Either the flush needs to happen before the bounds checks, or the
invalidate should only be done on a successful write. It looks
pretty hard to detect the latter case with the current structure,
we can get EINVAL from the bounds check and possibly from an
aligned, but invalid memory address being passed in.

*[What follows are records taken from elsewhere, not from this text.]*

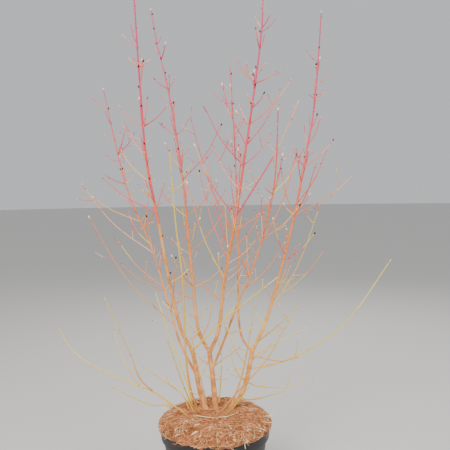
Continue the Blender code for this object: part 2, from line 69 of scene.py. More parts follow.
# %% [markdown]
# ## Sizes
# These are the sizes to note first: the pot, the mulch, and how side shoots leave a leader. They
# are the values of the solid model, so that every limb grows where its solid stands. Courses are
# in centimetres, thicknesses in millimetres.

# %% Driving sizes
CM = 0.01
MM = 0.001
GAP = 0.0003

# Pot
POT_HEIGHT = 0.225
RIM_RADIUS = 0.1425
COLLAR_HEIGHT = 0.032
COLLAR_DRAFT = 0.002
COLLAR_STEP = 0.0065
COLLAR_SLOPE = 0.6
BASE_RADIUS = 0.1075
WALL = 0.003

# Compost and mulch
GROUND = 0.250
PLATEAU_RADIUS = 0.088
MULCH_RADIUS = 0.1455
MULCH_SHOULDER = 0.2285

# Growth
SHOOT_THICK = 3.4
SHOOT_TIP_THICK = 1.7
SHOOT_BOW = 0.13
TWIST = 0.6
GOLDEN_ANGLE = math.radians(137.5)
LEAST_SHOOT = 4.5
CROWN_TOP = 142
CROSSING_START = 5
CROSSING_END = 12
CROSSING_SPACING = 10
CROSSING_LENGTH = (0.13, 0.27)
CROSSING_LEAN = (28, 48)
CROSSING_TURN = (-35, 35)
CROSSING_JITTER = (0.85, 1.15)
STUB = 0.022
FLARE_HEIGHT = 0.012
STEM_FLARE = 1.35
SUCKER_FLARE = 1.3
TAPER_POWER = 1.15
ROOT_LENGTH = 0.015
ROOT_MARGIN = 0.003
LONGEST_ROOT = 0.8
FLATTEST_FORK = 0.2
CLEARANCE = 0.0012
SWINGS = (0, 0.02, -0.02, 0.04, -0.04, 0.06, -0.06)
BEAD_STEP = 0.002
SEED = 7

# How far apart the solid model's rings are, which the beads follow
LEADER_RINGS = 0.07
STEM_RINGS = 0.045
STUB_RINGS = 0.012
BOUGH_RINGS = 0.045
SUCKER_RINGS = 0.06
TWIG_RINGS = 0.05
LOW_SPRAY_RINGS = 0.035
SHOOT_RINGS = 0.035
print("pot rim", 2000 * RIM_RADIUS, "mm across, mulch up to", 1000 * GROUND, "mm")

# %% [markdown]
# ## Stems and leaders
# Three stems stand in the pot. Each forks into leaders, and each leader carries side shoots. A
# shoot is noted as the height of its root, how far its tip lies to the right, and how far above.

# %% Courses of the stems and leaders
# Stems that stand in the pot: course from the ground to the fork, thickness at foot and fork
STEMS = {
    "stem_middle": ([(0.2, 1.9, 25), (-0.4, 2, 33), (-1.2, 2, 40.5)], (14, 12)),
    "stem_left": ([(-2.4, 2, 25), (-4.1, 1.5, 31.2), (-4.9, 1, 36.7)], (13, 11)),
    "stem_right": ([(4, 2.4, 25), (6.9, 2.3, 28.8), (8.6, 2.2, 33.4), (10, 2, 40.5)], (12.5, 11)),
}

# Leaders: the stem that each grows from, the height where its bare bough ends, thickness at both
# ends, course from the fork to the tip, and side shoots
Leader = namedtuple("Leader", "stem split thick course shoots")
LEADERS = {
    "centre": Leader(
        "stem_middle", 52, (10, 3.2),
        [(-1.2, 2, 40.5), (1.3, 1.5, 46.6), (3, 0.4, 59.6), (6.2, -1.1, 76.5), (8.7, -2.5, 92),
         (11.4, -4.2, 109.4), (13, -5.4, 122), (13.8, -6.2, 136)],
        [(54, -11, 14), (54, 7, 11), (60, -9, 25.5), (59, 7, 7), (65, -7, 23.5), (64, 7.5, 6.5),
         (67, -5.5, 25), (67, 9.5, 13), (72, -10.5, 30), (72, 10.5, 9), (76, -10, 18.5), (83, -7, 12),
         (83, 5.5, 3.5), (89, -9.5, 14.5), (89, 7.5, 8.5), (94, -6, 15), (94, 9, 14.5), (99, -3.5, 4),
         (99, 10.5, 11), (103, 3.5, 4.5), (109, -5, 6), (109, 5.5, 3)]),
    "left": Leader(
        "stem_middle", 52.5, (9, 2.8),
        [(-1.2, 2, 40.5), (-4.2, 3, 47.2), (-5.9, 5.8, 64), (-8, 9.4, 87), (-11.3, 12.6, 109),
         (-14.6, 14.6, 124), (-16.4, 16, 134)],
        [(54, -5.5, 3.5), (57, 8, 5), (57, -6, 5), (66, 12, 16.5), (66, -5, 4.5), (71, 3.5, 5),
         (76, -8, 8.5), (76, 8.5, 10), (89, -4.5, 7.5), (86, 11, 15.5), (98, -4, 3.5), (98, 3.5, 5),
         (111, -4, 3)]),
    "mid_right": Leader(
        "stem_middle", 56, (6.5, 2.4),
        [(-0.8, 2, 35.6), (1.8, 0.8, 41.8), (6.3, -3, 54.3), (9.5, -5.7, 62.3), (13.2, -10, 74.6),
         (15.1, -14.2, 86), (15.4, -20, 101)],
        [(58, 10.5, 12), (70, 9.5, 22), (70, -1, 4.5), (71, 9, 8.5), (82, 6.5, 9)]),
    "far_left": Leader(
        "stem_left", 75, (9.5, 2.8),
        [(-4.9, 1, 36.7), (-5.8, 0.1, 41.8), (-8.3, -1, 47.3), (-10.4, -3.1, 58), (-12.9, -6.8, 75.8),
         (-15, -10, 91), (-15.5, -13.8, 107), (-15.7, -18, 125), (-15.9, -19.6, 134)],
        [(78, -13, 8.5), (85, -8, 9), (91, -4.5, 8), (98, -6, 5.5), (98, 6, 5)]),
    "outer_left": Leader(
        "stem_left", 46, (6.5, 2.4),
        [(-4.6, 1.2, 34.4), (-8.9, 2, 43.1), (-11.5, 3.4, 52), (-16.2, 5.7, 67.7), (-22.2, 7.8, 82),
         (-25.7, 9.7, 95), (-29.4, 12, 111.7)],
        [(47.5, -22, 29.5), (46.5, -9, 1), (56.5, -10.5, 8.5), (57.5, -13, 12), (66.5, -18, 18.5),
         (69, -5, 7), (75, -15, 7), (85, -5, 2.5)]),
    "slim_centre": Leader(
        "stem_right", 64, (6, 2.2),
        [(10, 2, 40.5), (7.4, 2.7, 44.3), (6.6, 3.8, 51.5), (6.8, 7, 71), (6.5, 10.2, 91), (5.5, 14, 117)],
        []),
    "far_right": Leader(
        "stem_right", 50, (9.5, 2.8),
        [(10, 2, 40.5), (13.8, 2.9, 48.4), (17.5, 4.2, 60), (21.8, 6, 75.6), (25.7, 8, 93.5),
         (28.2, 9.5, 107.5), (30.5, 12, 131.4)],
        [(51, 13.5, 27.5), (54, 13.5, 10.5), (64, 8, 8), (76, -3, 3.5), (76, 15.5, 10.5), (77, 4, 5),
         (79, 9.5, 15.5), (89, -3.5, 5.5), (89, 8.5, 7.5), (99, 2, 4.5)]),
}

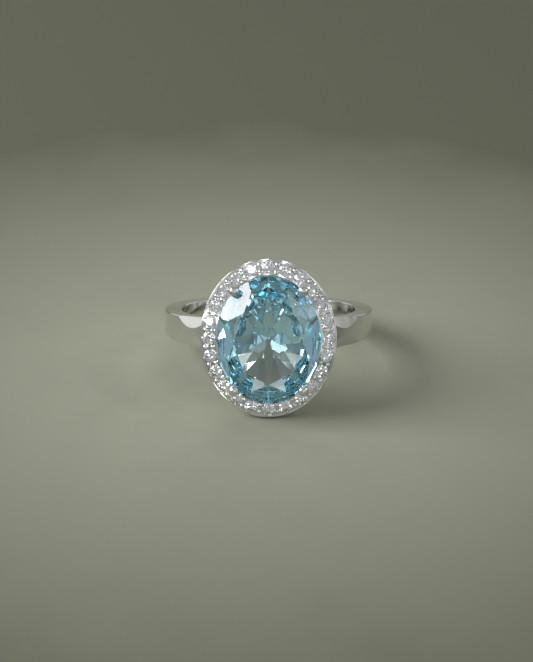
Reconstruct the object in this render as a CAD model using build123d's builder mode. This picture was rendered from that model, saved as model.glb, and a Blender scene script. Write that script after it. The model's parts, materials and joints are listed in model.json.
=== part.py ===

This is worse for xfs than for other filesystems since if we do the
invalidate without the flush first, we end up with a delayed allocate
extent in memory and no data to flush into it. Various spots in the
filesystem dislike this.

I can fix it inside xfs by doing my own flush and invalidate first, but
the generic code should really be fixed.

Thoughts?

Steve

--

Steve Lord voice: +1-651-683-3511
Principal Engineer, Filesystem Software email: [email protected]


2002-10-04 20:45:54

by Andrew Morton

[permalink] [raw]
Subject: Re: 2.5 O)DIRECT problem

Steve Lord wrote:
>
> On Fri, 2002-10-04 at 15:29, Andrew Morton wrote:
> > Steve Lord wrote:
> > > Either the flush needs to happen before the bounds checks, or the
> > > invalidate should only be done on a successful write. It looks
> > > pretty hard to detect the latter case with the current structure,
> > > we can get EINVAL from the bounds check and possibly from an
> > > aligned, but invalid memory address being passed in.
> >
> > Yes I agree; let's just do the sync before any checks.
> >
> > I think it should be moved into generic_file_direct_IO(),
> > because that's the place where the invalidation happens, yes?
>
> OK, sounds good to me, I will let my tests churn away on that
> version and see what happens. I think something else is doing
> the same thing to me elsewhere, but it might well be an xfs
> specific case.

I queued the below patch.

BTW, I'm sitting on a patch from Badari which allows the direct-io
code to perform 512-byte-aligned and multiple-of-512-byte-sized
IO against a 4k blocksize filesystem. We make (reasonable)
assumptions about the return value from get_block(): scale it
from softblocksize up to sectors and then add an offset.

And we do weird things with the ZERO_PAGE to cater for the case
where the filesystem block is buffer_new() - use bits of the
ZERO_PAGE to fill out the gaps in the BIOs to zero out bits of
disk blocks.

We're also currently requiring that the filesystem pass its backing
block_device * into generic_direct_IO so we can run bdev_hardsectsize()
at the right time, which I'm not 100% happy with.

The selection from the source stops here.